When we recently surveyed hundreds of executives on sustainability, we started with a simple question: Are leaders doing enough? While many board chairs, CEOs, CFOs and CSOs shared stories of progress, they also noted that much more needs to be done to ensure our world is sustained for generations to come.
Based on our survey data and interviews with leaders from the study, titled Creating a Sustainable World: Are leaders doing enough?, we developed a practical list of four steps companies can take now to make progress on their sustainability goals:
1. Tap into your personal consciousness and link sustainability to your own purpose.
Our survey reveals that a single person owns the sustainability agenda in most companies (68%). But regardless of who is accountable for the work, executives and board leaders must convey the importance of an organization-wide (and personal) commitment to sustainability and ensure that every employee understands what part they can play in their daily work.
Change stems from the top, and the leaders who are instrumental to a culture of sustainability are typically those who display a personal commitment for the work. “I think it's a responsibility for all of us as directors to understand what's going on. We all have to be committed to this equally and be prepared to spend time reading, being involved in webinars, and spending time with the executives around what they're doing,” notes SunLife Financial Inc. Chair Bill Anderson. These leaders also are purposeful and tend to naturally gravitate towards an ESG agenda. “It goes to a deeper part of yourself in a way,” says Erik Berglöf, Chief Economist of Asian Infrastructure Investment Bank. “You feel like you are fighting for something that is greater than just being successful in a market or pushing a particular brand.”
2. Ensure you have the needed expertise and perspectives at the board-level.
Most of our survey respondents (82%) were confident in their board’s ability to monitor sustainability threats and opportunities. Among the 18 percent who expressed concern, the top reason was the lack of relevant skills among board members. This may change in the future, as one of the leaders we spoke with predicted boards will add a sustainability competency to their board matrix. “This attribute might focus on direct experience designing or leading sustainability initiatives, with backgrounds reflecting applicable technical skills, environmental, health and safety management backgrounds, or simply what it takes to build and implement a long-term vision for an enterprise-wide sustainability journey,” said Mark Hershey, SVP, General Counsel and Executive Sponsor for Sustainability of Armstrong World Industries.

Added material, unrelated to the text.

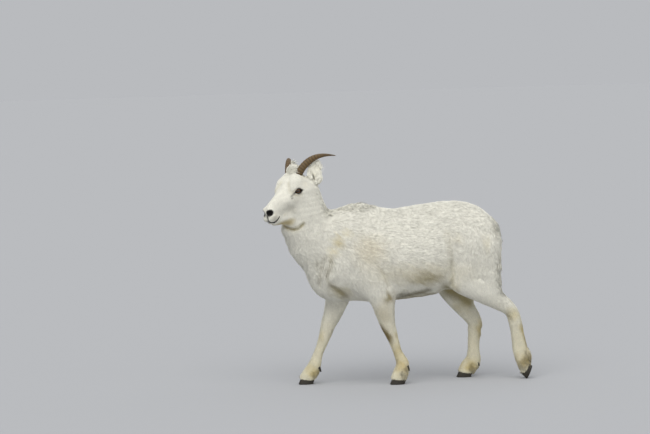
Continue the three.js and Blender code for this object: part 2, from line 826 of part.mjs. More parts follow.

If you do not have a director who brings that expertise, ensure you have external experts who can bring both data and context. Our survey showed that 26 percent of respondents make use of external advisors to further understand ESG issues.
3. Align on the metrics you want to use over the long term.
Companies have a multitude of options for how they are tracking and measuring ESG progress. Without a universal standard, there is no right or wrong choice, but companies must commit to their framework and KPIs of choice and consistently benchmark themselves across those areas. Setting targets is one way of tracking—86 percent of survey respondents have signed up for ESG targets, which is a strong indication that companies are headed in the right direction. We’d encourage leaders to hit those targets and then scale up for the next challenge, and that may include dedicating resources and people to carry out the work over the long term. What will set companies apart is the willingness to lead—rather than simply trying not to lose. This is a space where leaders cannot have all the answers and must be willing to take some leaps of faith to enact real change.
4. Employ a CSO and empower your entire organization to create change.
The complexities of embedding sustainability into the core of your business strategy and decision-making requires having a leader fully dedicated to its success. CSOs are often the missing link between connecting business and sustainability goals for organizations. “As someone who has led companies in that transformation to become a more sustainable business, you've always got to strike that balance between challenging the business and asking those tough questions and pushing, without losing credibility because you're seen as out of touch with the business reality,” explained Michael Kobori, CSO of Starbucks Coffee Co.
While appointing a CSO is a starting point, executive teams must also empower others in the organization to take responsibility. “One single person cannot make anything happen on their own. He or she can only drive the agenda with significant and broad support from the entire group of staff,” notes Amy Fong, COO of FountainVest. That also includes helping employees connect with the companies’ long-term environmental, social and governance (ESG) plans. “It's important to find ways for employees to feel like they're a part of that journey. In the work they do in R&D on innovation, in the work they do in supply chain operations to improve things, in the work they do in marketing to get consumers to understand the benefits, in the little things they do every day inside their own operations to make it operate a bit greener,” said Rich Lesser, chair of BCG.
Creating sustainable companies requires a long-term commitment—and the journey can take years or even decades. Our survey respondents mostly aimed to achieve their goals in the next 3-5 years (33%) or 5-10 years (37%), while 20 percent noted it would take 10+ years. Regardless of where your company is on its sustainability journey, the steps above can act as starting points or benchmarks of progress. Our collective action will be what truly creates a more sustainable world for us all.